3. **Right Section: Threshold Comparison**
* **Title:** "< Threshold 0.5?"
* **Content:** A vertical list of numerical JSD values, each paired with a status icon.
* **Legend/Status Icons:**
* A green circle with a white checkmark (✅) indicates the JSD value is **less than** the 0.5 threshold (PASS).
* A red circle with a white 'X' (❌) indicates the JSD value is **greater than or equal to** the 0.5 threshold (FAIL).
* **Data Points (from top to bottom):**
* `0.00` ✅ (connected to `p_10th`)
* `0.08` ✅ (connected to `p_9th`)
* `0.36` ✅ (connected to `p_8th`)
* `0.76` ❌ (connected to `p_7th`)
* `0.78` ❌
* `0.82` ❌
* `0.86` ❌
* `0.85` ❌
* `0.93` ❌
* `0.96` ❌ (connected to `p_1st`)
### Detailed Analysis
The diagram details a specific analytical procedure:
1. A forward pass is run through a neural network.
2. The probability distribution output (`p_ith`) is captured from each layer (`i` = 1 to 10).
3. The Jensen-Shannon Divergence (JSD) is computed between the distribution from the final layer (`p_10th`) and the distribution from every other layer (`p_ith`). The JSD is a symmetric measure of similarity between two distributions, ranging from 0 (identical) to 1 (maximally different).
4. Each computed JSD value is compared to a fixed threshold of **0.5**.
5. The results are categorized:
* **Layers 10, 9, and 8** have JSD values (0.00, 0.08, 0.36) all **below 0.5**, marked with green checkmarks. These layers are collectively identified as the "Deep-Thinking Regime."
* **Layers 7 through 1** have JSD values (0.76 to 0.96) all **above 0.5**, marked with red 'X's.
### Key Observations
* **Clear Threshold Bifurcation:** There is a sharp discontinuity in JSD values between the 8th layer (0.36) and the 7th layer (0.76). The threshold of 0.5 cleanly separates the network into two distinct groups.
* **Monotonic Trend:** The JSD value generally increases as we move from deeper layers (10th) to shallower layers (1st). The trend is: `0.00 → 0.08 → 0.36 → 0.76 → ... → 0.96`. This indicates that the output distributions of earlier layers become progressively more dissimilar to the final layer's distribution.
* **"Deep-Thinking Regime" Definition:** The diagram explicitly defines the "Deep-Thinking Regime" as the top three layers (10th, 9th, 8th), which are the only ones whose output distributions are considered sufficiently similar (JSD < 0.5) to the final layer's output.

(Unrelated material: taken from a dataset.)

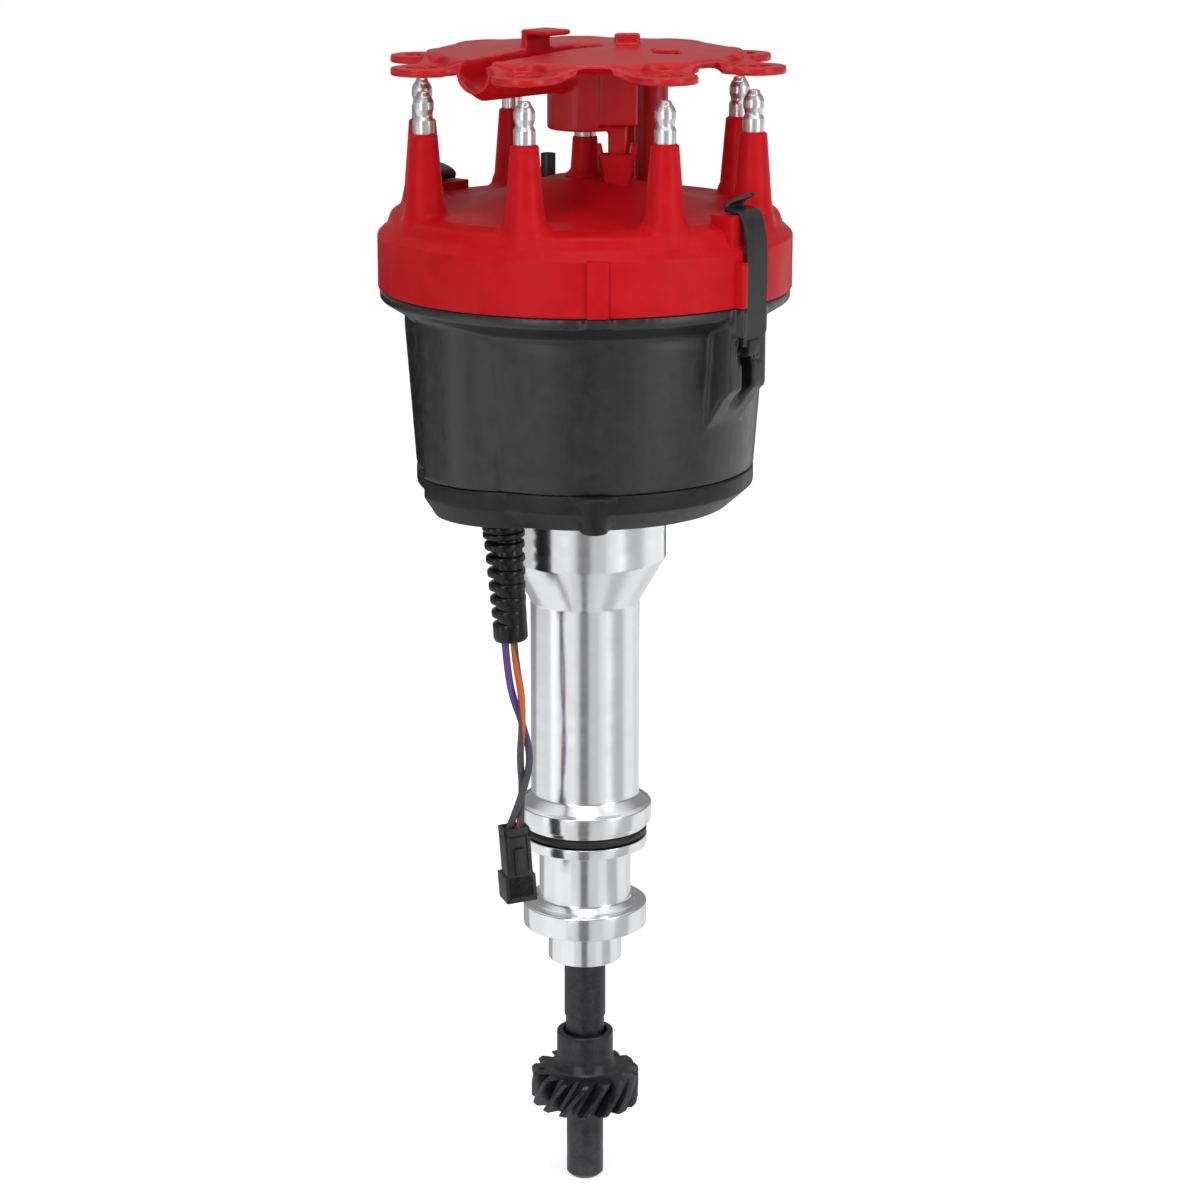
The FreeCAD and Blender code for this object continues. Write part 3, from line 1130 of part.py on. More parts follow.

* **Visual Confirmation:** The histogram icons, while schematic, show a visual progression. The histograms for `p_10th`, `p_9th`, and `p_8th` appear more peaked or concentrated, while those for earlier layers (e.g., `p_1st`) appear more uniform or flat, correlating with the higher JSD values.
### Interpretation
This diagram presents a method for **identifying functionally coherent groups of layers within a neural network** based on the similarity of their internal representations (output distributions).
* **What it suggests:** The analysis implies that the final three layers of this network form a cohesive computational module ("Deep-Thinking Regime") where representations are highly refined and similar to the final output. In contrast, layers 1 through 7 are performing more distinct, likely more elementary (elementary) feature extraction, resulting in representations that diverge significantly from the final, task-ready output.
* **How elements relate:** The flow from left to right maps the transformation of data: from the architectural structure (layers), to the extracted statistical property (distribution), to a quantitative comparison (JSD), and finally to a binary decision (pass/fail against threshold). The "Deep-Thinking Regime" bracket visually and conceptually groups the layers that pass the similarity test.
* **Notable implications:**
* **Model Pruning/Analysis:** This technique could be used to identify redundant layers. If layers 1-7 are dissimilar to the final output, they might be candidates for compression or removal without drastically affecting the final representation, though this requires further validation.
* **Understanding Model Depth:** It provides empirical evidence for the hierarchical nature of deep learning, where deeper layers build upon and refine the features of earlier layers, culminating in a stable, high-level representation in the final few layers.
* **Threshold Choice:** The choice of 0.5 as the threshold is critical and appears somewhat arbitrary in the diagram. Its value determines the boundary of the "Deep-Thinking Regime." A different threshold would change which layers are included.
* **The "Deep-Thinking" Label:** The term is provocative. It suggests that the layers with stable, similar-to-output representations are where the model's "final reasoning" or decision-making crystallizes, as opposed to earlier layers which are still processing raw input into abstract features.